Sure. Except Israel has led to the formation of sizeable private armies including Palestinians and non-Palestinian arabs over time, and in relation to Saudi Arabia was a key motivator for Al Qaeda. There are people risking their lives to fight that country in every single one of Israel’s neighbours.
I think it’s safe to say the issue is more than a pet cause across the region.
You've never spent any real time in the mid-east. It shows.
Certainly Arab Muslims get upset, loud, and to western sensibilities violent over the issue of Palestine. It ranks right up there with the 150 other issues Arab Muslims protest and fight about which include, but are not limited to, court verdicts they don't like, regional religious leader edicts, things in western newspapers, particularly egregious calls in soccer, and battles from 200BCE that there are only oral histories of.*
So, Yes, there are Saudi civilians that will protest, probably this week, about Israel, this move by Trump, and the "occupation" of Jerusalem. No, recognizing the capital will not actually effect politics in the region on a timescale measured in months, much less years.

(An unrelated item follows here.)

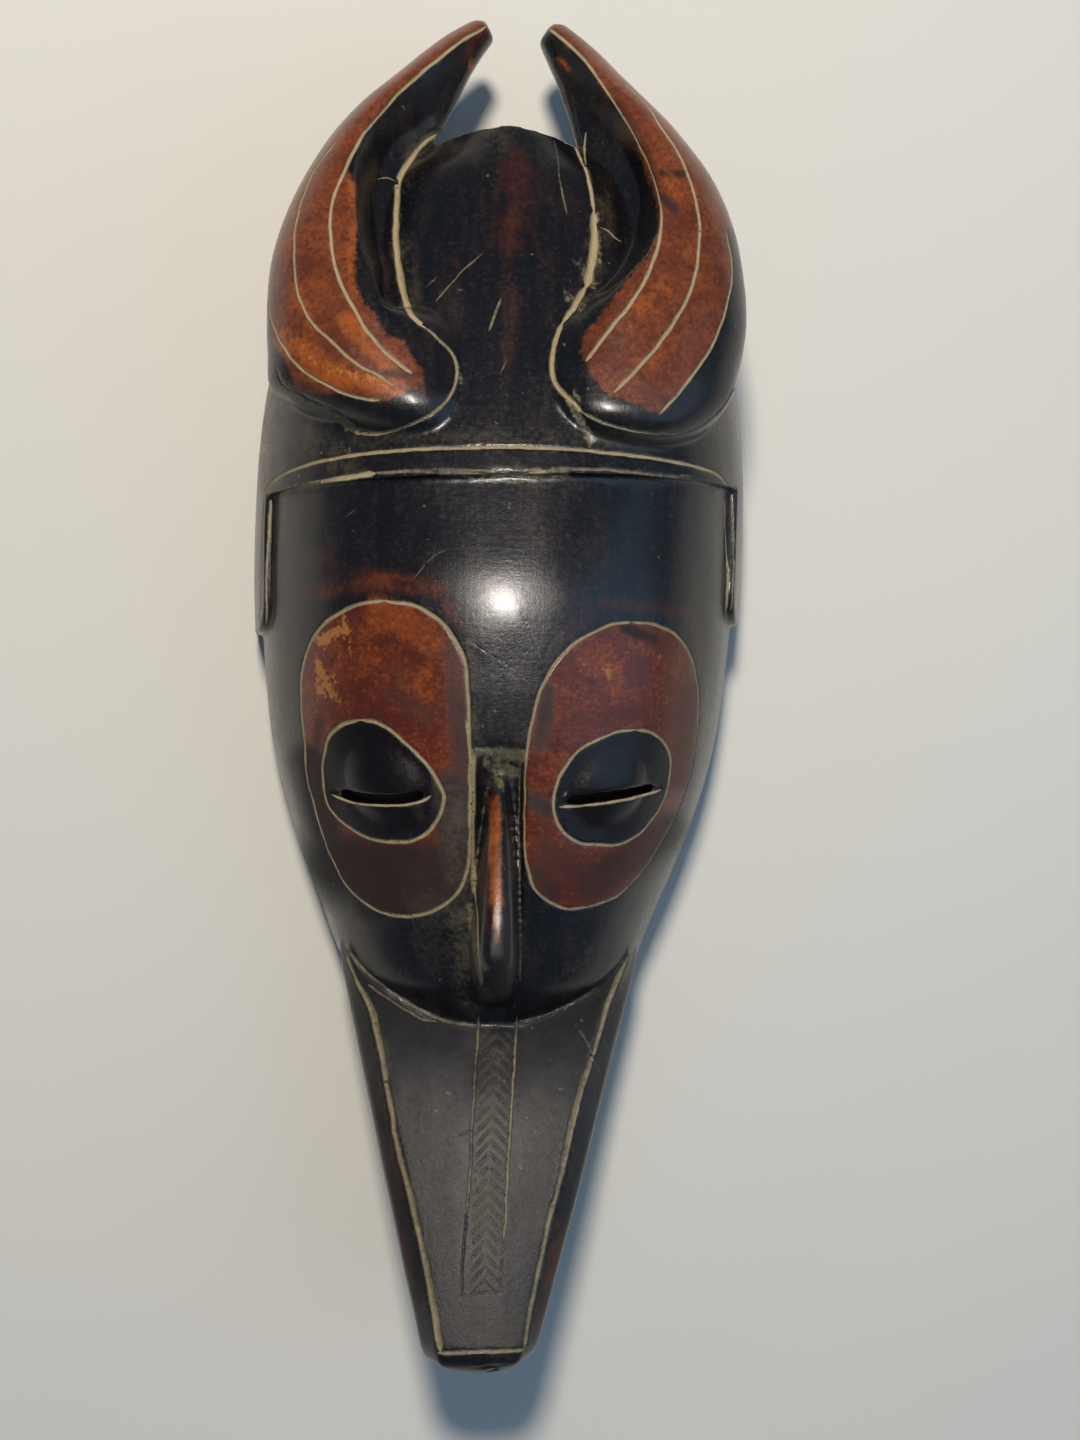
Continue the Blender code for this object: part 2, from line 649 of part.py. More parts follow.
def engraved_lines():
    """Every engraved line seen from above: its name, its outline in plan, its depth and whether it closes."""
    lines = []
    for side, horn_lines, valley in (
        ("left", LEFT_HORN_LINES, LEFT_VALLEY),
        ("right", RIGHT_HORN_LINES, RIGHT_VALLEY),
    ):
        for i, points in enumerate(horn_lines):
            lines.append((f"{side}_horn_line_{i + 1}", smooth_line(points, 2 * len(points)), FINE_CUT, False))
        lines.append((f"{side}_valley", smooth_line(valley, 24), DEEP_CUT, False))
    lines.append(("band_line", band_outline(20), FINE_CUT, False))
    for i, (eye, patch) in enumerate(zip(EYES, PATCHES)):
        lines.append((f"patch_{i + 1}", ring_outline(patch, PATCH_SQUARENESS, 28), CUT, True))
        lines.append((f"eye_{i + 1}", ring_outline(eye, 2.0, 18), CUT, True))
    lines.append(("chin", chin_outline(14), DEEP_CUT, False))
    for side in (-1, 1):
        lines.append((f"snout_edge_{side}", snout_edge(side, 7), CUT, False))
        rail = [along_chevrons(i / 5, side) for i in range(6)]
        lines.append((f"chevron_rail_{side}", rail, FINE_CUT, False))
    foot = [(side * between(SNOUT, PANEL_END_Y)[1], PANEL_END_Y) for side in (-1, 1)]
    lines.append(("snout_foot", foot, CUT, False))
    base = [along_chevrons(1, side * FOOT_OVERHANG) for side in (-1, 1)]
    lines.append(("chevron_foot", base, FINE_CUT, False))
    for i in range(CHEVRONS):
        lines.append((f"chevron_{i + 1}", chevron(i), FINE_CUT, False))
    return lines


def surface(body):
    """A tree of the body as it stands, for finding the height over any place in plan."""
    bpy.context.view_layer.update()
    return BVHTree.FromObject(body, bpy.context.evaluated_depsgraph_get())


def engraving(name, outline, depth, closed, tree, home):
    """A four-sided bar bent along the surface, whose lower edge makes the V of the cut."""
    points = []
    for x, y in outline:
        hit = tree.ray_cast(Vector((x, y, SKY)), Vector((0, 0, -1)))[0]
        if hit is not None:
            points.append(hit)
    drawn = bpy.data.curves.new(name, "CURVE")
    drawn.dimensions = "3D"
    drawn.twist_mode = "Z_UP"
    drawn.bevel_depth = depth
    drawn.bevel_resolution = 0
    drawn.use_fill_caps = True
    line = drawn.splines.new("POLY")
    line.points.add(len(points) - 1)
    for point, target in zip(points, line.points):
        target.co = (*point, 1)
    line.use_cyclic_u = closed
    guide = bpy.data.objects.new(name + "_guide", drawn)
    home.objects.link(guide)
    bpy.context.view_layer.update()
    graph = bpy.context.evaluated_depsgraph_get()
    mesh = bpy.data.meshes.new_from_object(guide.evaluated_get(graph))
    bpy.data.objects.remove(guide)
    shape = bmesh.new()
    shape.from_mesh(mesh)
    bmesh.ops.remove_doubles(shape, verts=shape.verts, dist=0.00001)
    bmesh.ops.recalc_face_normals(shape, faces=shape.faces)
    shape.to_mesh(mesh)
    shape.free()
    mesh.name = name
    return place(mesh, name, home)


def combine(body, other, operation):
    """Adds or cuts one shape, as a Boolean on the body."""
    modifier = body.modifiers.new(other.name, "BOOLEAN")
    modifier.operation = operation
    modifier.solver = "EXACT"
    modifier.object = other
    return modifier


def carve_lines(body, home):
    """Cuts all the engraved lines at once."""
    tree = surface(body)
    for name, outline, depth, closed in engraved_lines():
        engraving(name, outline, depth, closed, tree, home)
    modifier = body.modifiers.new("engraved_lines", "BOOLEAN")
    modifier.operation = "DIFFERENCE"
    modifier.solver = "EXACT"
    modifier.operand_type = "COLLECTION"
    modifier.collection = home
    modifier.use_self = True


def clear_scene():
    for old in list(bpy.data.objects):
        bpy.data.objects.remove(old)
    for old in list(bpy.data.collections):
        bpy.data.collections.remove(old)


def build():
    clear_scene()
    mask_home = collection("horned_mask")
    blocks = collection("rough_blocks")
    cutters = collection("cutters")
    engravings = collection("engravings")
    mask = head(mask_home)
    mask.name = "mask"
    mask.data.materials.append(material("dark_stained_wood", (0.032, 0.022, 0.018), 0.32))
    hair = coiffure(blocks)
    combine(hair, face_opening(cutters), "DIFFERENCE")
    combine(mask, hair, "UNION")
    combine(mask, snout(blocks), "UNION")
    combine(mask, nose_channel(cutters), "DIFFERENCE")
    combine(mask, nose(blocks), "UNION")
    for name, eye in zip(("left_lid", "right_lid"), EYES):
        combine(mask, lid(name, eye, blocks), "UNION")
    combine(mask, horn("left_horn", LEFT_HORN, blocks), "UNION")
    combine(mask, horn("right_horn", RIGHT_HORN, blocks), "UNION")
    combine(mask, hollow(cutters), "DIFFERENCE")
    combine(mask, floor_block(cutters), "DIFFERENCE")
    for name, eye in zip(("left_slit", "right_slit"), EYES):
        combine(mask, slit(name, eye, cutters), "DIFFERENCE")
    carve_lines(mask, engravings)
    mask.data.shade_smooth()


build()
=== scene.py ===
"""A horned face mask with a long snout, carved from one block, on a pale floor.

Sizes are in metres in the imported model's frame: +Y runs from the snout to the horn tips, +X is the viewer's
right and +Z is the way the face looks. The form comes from the same named sizes as the solid. Each engraved
line, stain and mark is placed by a few pixels of the 1080 x 1440 photograph, cast through the camera onto
the form.
"""

import math

import bpy
import numpy as np
from bpy.props import FloatProperty, FloatVectorProperty, IntProperty, PointerProperty
from mathutils import Matrix, Vector, noise
from mathutils.bvhtree import BVHTree
from mathutils.kdtree import KDTree


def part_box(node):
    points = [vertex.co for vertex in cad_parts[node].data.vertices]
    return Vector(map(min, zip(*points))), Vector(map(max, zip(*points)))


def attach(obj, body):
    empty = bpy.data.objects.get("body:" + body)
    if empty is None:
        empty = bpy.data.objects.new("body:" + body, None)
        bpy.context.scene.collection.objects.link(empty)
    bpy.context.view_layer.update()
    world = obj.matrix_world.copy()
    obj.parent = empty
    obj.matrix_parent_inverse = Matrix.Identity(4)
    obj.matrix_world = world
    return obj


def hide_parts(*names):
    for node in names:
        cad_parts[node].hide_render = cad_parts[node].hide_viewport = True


bl_info = {
    "name": "Horned mask",
    "version": (1, 0, 0),
    "blender": (4, 5, 0),
    "location": "3D View > Sidebar > Mask",
    "description": "Carves, stains and lights a horned face mask",
    "category": "Object",
}

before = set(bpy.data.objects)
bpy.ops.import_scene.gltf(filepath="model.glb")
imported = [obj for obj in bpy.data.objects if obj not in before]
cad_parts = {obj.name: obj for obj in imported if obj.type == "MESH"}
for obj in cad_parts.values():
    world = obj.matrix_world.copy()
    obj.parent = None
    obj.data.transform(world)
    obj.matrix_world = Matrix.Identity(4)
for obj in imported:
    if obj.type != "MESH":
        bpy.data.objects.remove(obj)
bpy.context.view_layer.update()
MM = 0.001

# The camera stands where the photograph was taken from
PHOTO_SIZE = (1080, 1440)
FOCAL_PIXELS = 1955.2
SENSOR = 36.0
CAMERA_PLACE = Vector((-0.0154, -0.0107, 0.650))
CAMERA_YAW = math.radians(2.72)
CAMERA_ROLL = math.radians(1.7)
LOOK = Vector((math.sin(CAMERA_YAW), 0, -math.cos(CAMERA_YAW)))
LEVEL = Vector((math.cos(CAMERA_YAW), 0, math.sin(CAMERA_YAW)))
ACROSS = math.cos(CAMERA_ROLL) * LEVEL + math.sin(CAMERA_ROLL) * Vector((0, 1, 0))
UPWARDS = -math.sin(CAMERA_ROLL) * LEVEL + math.cos(CAMERA_ROLL) * Vector((0, 1, 0))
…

Here's the nasty, actual truth: There will be no peace between Palestinian Muslims and Israeli Jews until one or the other is wiped out Carthage style. The "owner" of Jerusalem is whomever won the last war, has been for centuries, and will continue to be for the foreseeable future. Whichever group lost the last war will use violence to try and win it back. The idea that there can actually be peace that lasts between two such diametrically opposed cultures and traditions is a particularly Western conceit, and our blind resistance to that fact just kills more people and drags out the issue.
*Those are not exaggerations for effect. I have personally seen mass demonstrations that killed multiple people over each of those issues. I'm sure there are more examples. I'm talking Tire fire barricades, burning of buildings, whole parts of cities shut down and running gun battles in the streets kind of "demonstrations".